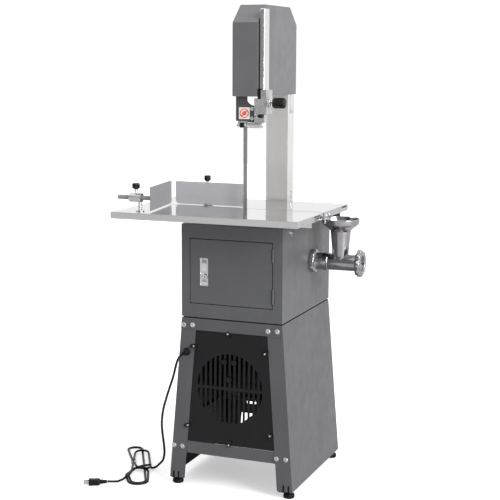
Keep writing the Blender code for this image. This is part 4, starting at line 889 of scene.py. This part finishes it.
def make_seam_hardware():
    """Latch plate and roller at the seam of the two tables, seen on the right-hand lips."""
    bracket = bmesh.new()
    frame_place = Matrix.Translation(SHIFT)
    right = TABLE_RIGHT
    add_box(bracket, frame_place, (right, -0.0915, 0.9275), (right + 0.0022, -0.0620, 0.9415), 0.0006)
    add_box(bracket, frame_place, (right, -0.0900, 0.9080), (right + 0.0018, -0.0760, 0.9290), 0.0006)
    for y, z in ((-0.0845, 0.9345), (-0.0690, 0.9345), (-0.0830, 0.9140)):
        add_pan_head(bracket, facing((right + 0.0021, y, z), "X"), 0.0038, 0.0022)
    piece("table_seam_plate", bracket, "zinc", "machine", 40)
    stop = bmesh.new()
    add_turned(stop, facing((right, -0.0440, 0.9340), "X"), [(0, 0), (0, 0.0050), (0.0040, 0.0050), (0.0052, 0.0038),
                                                             (0.0052, 0)], 24)
    piece("table_stop_button", stop, "zinc", "machine", 40)


def make_knob(node, place, body):
    """A small clamp knob: fluted black grip with a domed top, on a bright collar and screw."""
    low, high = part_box(node)
    radius = (high.x - low.x) / 2
    grip_low = high.z - 0.0205
    grip = bmesh.new()
    seat = facing((*place, 0), "Z")
    add_turned(grip, seat, [(grip_low, 0), (grip_low, 0.0052), (grip_low + 0.0035, radius * 0.90),
                            (grip_low + 0.0055, radius), (high.z - 0.0030, radius * 0.99),
                            (high.z - 0.0012, radius * 0.93), (high.z - 0.0002, radius * 0.78),
                            (high.z - 0.0006, radius * 0.40), (high.z - 0.0006, 0)],
               80, lambda angle, reach: reach - 0.0011 * (0.5 - 0.5 * math.cos(16 * angle)) * (reach > 0.006))
    made = piece(node + "_grip", grip, "plastic", body, 50)
    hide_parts(node)
    screw = bmesh.new()
    add_turned(screw, seat, [(low.z, 0), (low.z, 0.0030), (grip_low - 0.0120, 0.0030), (grip_low - 0.0115, 0.0048),
                             (grip_low + 0.0005, 0.0050), (grip_low + 0.0005, 0)], 24)
    piece(node + "_screw", screw, "bright", body, 40)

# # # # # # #

◆ What you are asked to do ◆
Quote exactly the line containing "hide_parts(node)" and every later line through the end of the listing, and no other lines.

◆ Reply ◆
    hide_parts(node)
    screw = bmesh.new()
    add_turned(screw, seat, [(low.z, 0), (low.z, 0.0030), (grip_low - 0.0120, 0.0030), (grip_low - 0.0115, 0.0048),
                             (grip_low + 0.0005, 0.0050), (grip_low + 0.0005, 0)], 24)
    piece(node + "_screw", screw, "bright", body, 40)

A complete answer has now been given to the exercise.